TASK DESCRIPTION: Beginning with the line that contains "Write the Blender Python" and ending with the line that contains "the bow and", reproduce each line exactly; include both and add nothing.
** start of THE RECORDS **
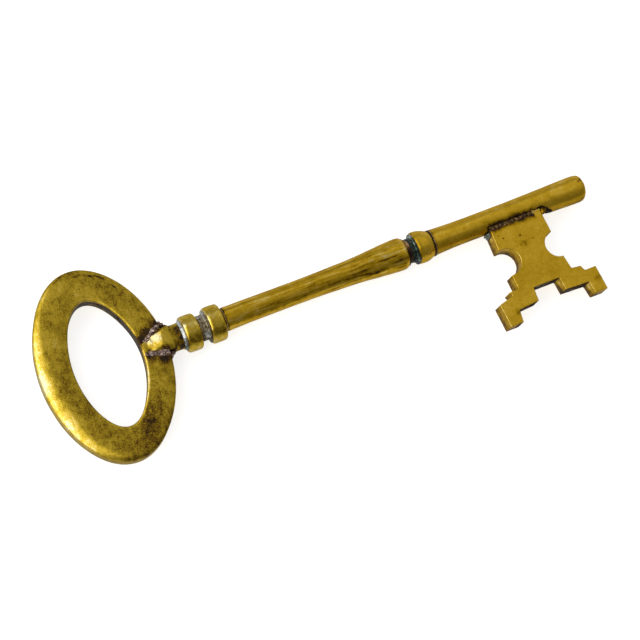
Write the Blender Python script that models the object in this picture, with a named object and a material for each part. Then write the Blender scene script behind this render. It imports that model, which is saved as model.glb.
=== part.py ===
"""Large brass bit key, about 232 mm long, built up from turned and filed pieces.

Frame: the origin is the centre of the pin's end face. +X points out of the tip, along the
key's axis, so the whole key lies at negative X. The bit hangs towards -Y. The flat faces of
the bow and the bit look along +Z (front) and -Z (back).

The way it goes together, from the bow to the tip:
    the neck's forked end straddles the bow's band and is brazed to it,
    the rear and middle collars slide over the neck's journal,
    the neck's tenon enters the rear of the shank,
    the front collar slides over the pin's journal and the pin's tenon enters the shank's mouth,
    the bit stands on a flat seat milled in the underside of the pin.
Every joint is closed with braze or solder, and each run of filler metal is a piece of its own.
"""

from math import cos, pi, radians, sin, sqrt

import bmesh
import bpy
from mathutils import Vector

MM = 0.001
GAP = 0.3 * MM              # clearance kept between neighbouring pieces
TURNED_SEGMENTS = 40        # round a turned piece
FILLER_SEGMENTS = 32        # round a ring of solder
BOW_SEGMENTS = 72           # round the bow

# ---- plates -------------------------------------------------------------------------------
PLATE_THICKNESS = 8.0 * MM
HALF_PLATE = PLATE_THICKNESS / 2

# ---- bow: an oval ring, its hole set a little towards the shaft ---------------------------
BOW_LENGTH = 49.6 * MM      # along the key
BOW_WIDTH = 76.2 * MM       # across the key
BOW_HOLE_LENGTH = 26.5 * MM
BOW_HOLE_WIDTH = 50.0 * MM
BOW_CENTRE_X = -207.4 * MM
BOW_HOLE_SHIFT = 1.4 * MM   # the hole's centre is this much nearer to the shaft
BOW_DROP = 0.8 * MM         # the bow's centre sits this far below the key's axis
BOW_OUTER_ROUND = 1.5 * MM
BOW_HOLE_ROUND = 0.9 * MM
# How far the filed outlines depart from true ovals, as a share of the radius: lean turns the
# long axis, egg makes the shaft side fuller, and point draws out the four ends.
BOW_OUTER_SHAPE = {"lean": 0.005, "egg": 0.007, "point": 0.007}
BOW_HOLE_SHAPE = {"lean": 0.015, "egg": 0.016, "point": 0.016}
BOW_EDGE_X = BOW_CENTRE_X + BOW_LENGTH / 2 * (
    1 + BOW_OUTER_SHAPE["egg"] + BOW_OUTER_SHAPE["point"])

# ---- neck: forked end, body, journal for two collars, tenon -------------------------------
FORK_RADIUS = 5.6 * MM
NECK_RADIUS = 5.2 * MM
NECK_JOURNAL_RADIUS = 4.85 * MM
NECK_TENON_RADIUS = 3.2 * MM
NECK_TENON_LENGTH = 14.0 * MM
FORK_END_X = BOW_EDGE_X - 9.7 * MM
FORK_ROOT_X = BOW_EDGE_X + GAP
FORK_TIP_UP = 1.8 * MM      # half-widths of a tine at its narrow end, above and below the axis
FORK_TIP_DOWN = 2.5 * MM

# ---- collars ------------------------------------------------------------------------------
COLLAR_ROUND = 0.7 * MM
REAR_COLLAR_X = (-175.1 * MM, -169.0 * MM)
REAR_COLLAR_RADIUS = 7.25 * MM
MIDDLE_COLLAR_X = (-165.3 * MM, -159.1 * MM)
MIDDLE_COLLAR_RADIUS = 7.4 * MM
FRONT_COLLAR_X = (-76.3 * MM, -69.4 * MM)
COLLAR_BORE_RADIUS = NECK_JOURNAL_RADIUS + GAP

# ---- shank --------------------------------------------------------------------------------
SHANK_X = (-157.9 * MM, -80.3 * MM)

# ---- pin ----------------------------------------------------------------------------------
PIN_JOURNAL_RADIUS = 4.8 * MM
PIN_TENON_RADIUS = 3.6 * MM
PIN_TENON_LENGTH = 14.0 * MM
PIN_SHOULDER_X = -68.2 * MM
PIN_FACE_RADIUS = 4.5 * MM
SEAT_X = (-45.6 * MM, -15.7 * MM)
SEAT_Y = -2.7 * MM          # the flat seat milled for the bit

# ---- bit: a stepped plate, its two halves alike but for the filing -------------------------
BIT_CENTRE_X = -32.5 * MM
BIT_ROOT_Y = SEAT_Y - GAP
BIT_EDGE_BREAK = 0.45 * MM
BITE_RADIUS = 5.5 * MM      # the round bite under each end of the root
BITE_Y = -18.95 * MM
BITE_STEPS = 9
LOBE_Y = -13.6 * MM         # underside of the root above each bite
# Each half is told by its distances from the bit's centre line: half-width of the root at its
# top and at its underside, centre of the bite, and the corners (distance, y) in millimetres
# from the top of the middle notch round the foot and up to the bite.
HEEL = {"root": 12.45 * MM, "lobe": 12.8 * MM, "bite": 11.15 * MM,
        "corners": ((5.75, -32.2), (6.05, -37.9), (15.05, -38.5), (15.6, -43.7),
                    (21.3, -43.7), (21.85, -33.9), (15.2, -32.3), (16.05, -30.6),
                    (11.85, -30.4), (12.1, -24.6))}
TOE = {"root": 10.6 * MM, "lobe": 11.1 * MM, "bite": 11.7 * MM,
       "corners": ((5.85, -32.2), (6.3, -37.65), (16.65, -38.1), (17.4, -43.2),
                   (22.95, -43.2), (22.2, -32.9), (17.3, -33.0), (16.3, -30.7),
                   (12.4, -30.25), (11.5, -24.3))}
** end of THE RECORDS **
** start of THE RECORDS **
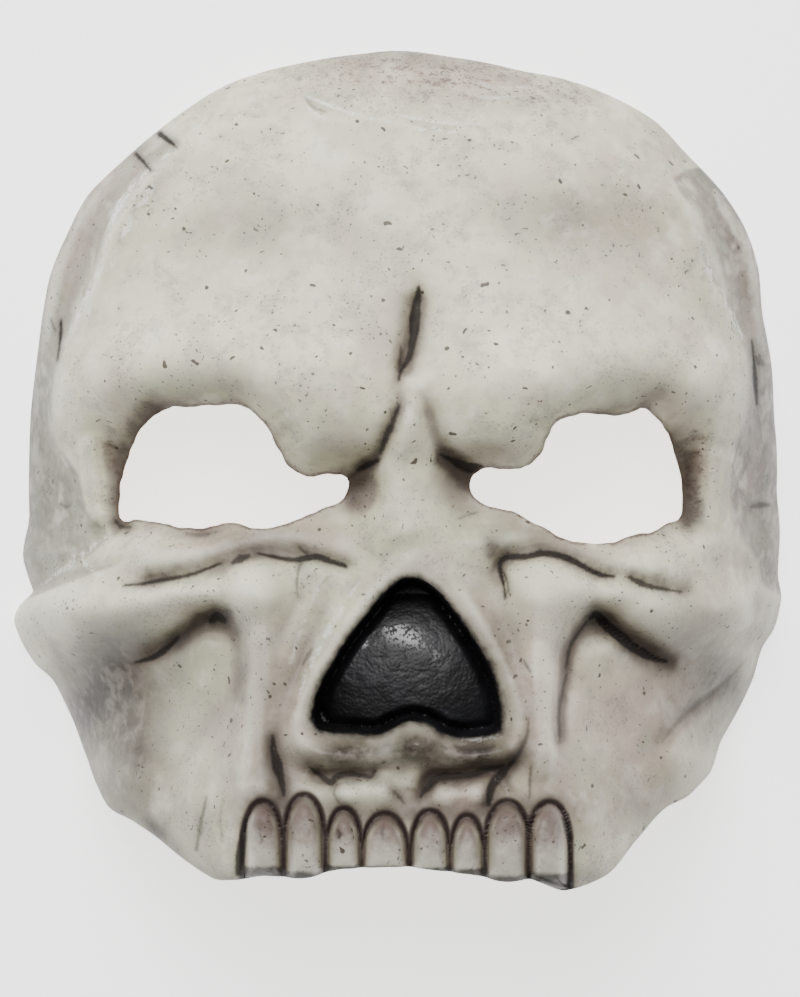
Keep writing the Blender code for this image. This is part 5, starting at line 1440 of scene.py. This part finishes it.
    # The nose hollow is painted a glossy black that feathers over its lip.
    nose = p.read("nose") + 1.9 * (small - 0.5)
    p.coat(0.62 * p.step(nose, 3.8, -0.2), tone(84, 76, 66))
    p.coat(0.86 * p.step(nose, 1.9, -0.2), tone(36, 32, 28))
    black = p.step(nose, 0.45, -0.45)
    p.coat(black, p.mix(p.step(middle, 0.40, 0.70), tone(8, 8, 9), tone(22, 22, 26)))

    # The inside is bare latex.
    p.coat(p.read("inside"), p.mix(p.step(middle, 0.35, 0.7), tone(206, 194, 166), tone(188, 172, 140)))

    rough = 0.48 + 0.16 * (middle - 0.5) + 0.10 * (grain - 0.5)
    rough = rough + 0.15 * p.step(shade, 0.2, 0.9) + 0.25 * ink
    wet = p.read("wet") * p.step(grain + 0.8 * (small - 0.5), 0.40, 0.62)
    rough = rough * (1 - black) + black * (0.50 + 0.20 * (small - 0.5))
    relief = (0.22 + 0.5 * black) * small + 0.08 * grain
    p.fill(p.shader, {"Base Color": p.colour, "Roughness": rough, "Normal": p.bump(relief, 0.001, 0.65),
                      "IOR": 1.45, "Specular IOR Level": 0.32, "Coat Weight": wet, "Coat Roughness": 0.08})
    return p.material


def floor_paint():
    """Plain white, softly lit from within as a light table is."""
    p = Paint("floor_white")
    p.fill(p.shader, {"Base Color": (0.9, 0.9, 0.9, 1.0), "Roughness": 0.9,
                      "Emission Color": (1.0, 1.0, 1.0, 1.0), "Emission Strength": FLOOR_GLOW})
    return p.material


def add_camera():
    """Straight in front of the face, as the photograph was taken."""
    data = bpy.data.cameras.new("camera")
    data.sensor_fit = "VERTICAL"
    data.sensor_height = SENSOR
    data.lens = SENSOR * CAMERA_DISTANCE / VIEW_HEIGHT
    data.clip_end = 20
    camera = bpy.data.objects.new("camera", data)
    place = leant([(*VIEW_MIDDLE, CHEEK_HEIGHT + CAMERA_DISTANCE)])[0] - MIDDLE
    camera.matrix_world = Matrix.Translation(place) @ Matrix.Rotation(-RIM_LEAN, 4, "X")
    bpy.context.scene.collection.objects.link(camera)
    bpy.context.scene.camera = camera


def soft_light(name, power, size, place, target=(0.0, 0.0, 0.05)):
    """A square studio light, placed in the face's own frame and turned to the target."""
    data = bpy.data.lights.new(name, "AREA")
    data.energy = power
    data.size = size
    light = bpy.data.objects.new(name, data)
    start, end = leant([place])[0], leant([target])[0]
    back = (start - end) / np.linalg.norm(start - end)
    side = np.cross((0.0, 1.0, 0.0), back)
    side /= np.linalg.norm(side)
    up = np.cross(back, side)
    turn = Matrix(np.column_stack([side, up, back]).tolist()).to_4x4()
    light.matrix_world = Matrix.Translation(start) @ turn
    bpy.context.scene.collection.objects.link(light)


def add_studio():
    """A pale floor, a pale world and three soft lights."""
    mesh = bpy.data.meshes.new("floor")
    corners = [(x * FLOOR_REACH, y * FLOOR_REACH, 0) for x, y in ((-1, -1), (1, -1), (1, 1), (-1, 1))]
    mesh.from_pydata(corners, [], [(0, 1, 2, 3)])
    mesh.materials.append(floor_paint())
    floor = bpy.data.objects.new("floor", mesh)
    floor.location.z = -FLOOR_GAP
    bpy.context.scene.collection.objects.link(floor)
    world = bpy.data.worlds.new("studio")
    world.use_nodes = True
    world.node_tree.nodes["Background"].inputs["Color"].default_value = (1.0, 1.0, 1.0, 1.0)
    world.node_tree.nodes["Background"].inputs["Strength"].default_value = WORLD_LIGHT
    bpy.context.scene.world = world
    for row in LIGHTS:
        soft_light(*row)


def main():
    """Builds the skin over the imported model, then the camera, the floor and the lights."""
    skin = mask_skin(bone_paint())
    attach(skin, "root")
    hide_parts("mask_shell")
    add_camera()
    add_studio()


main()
** end of THE RECORDS **
WRITTEN SOLUTION:
Write the Blender Python script that models the object in this picture, with a named object and a material for each part. Then write the Blender scene script behind this render. It imports that model, which is saved as model.glb.
=== part.py ===
"""Large brass bit key, about 232 mm long, built up from turned and filed pieces.

Frame: the origin is the centre of the pin's end face. +X points out of the tip, along the
key's axis, so the whole key lies at negative X. The bit hangs towards -Y. The flat faces of
the bow and the bit look along +Z (front) and -Z (back).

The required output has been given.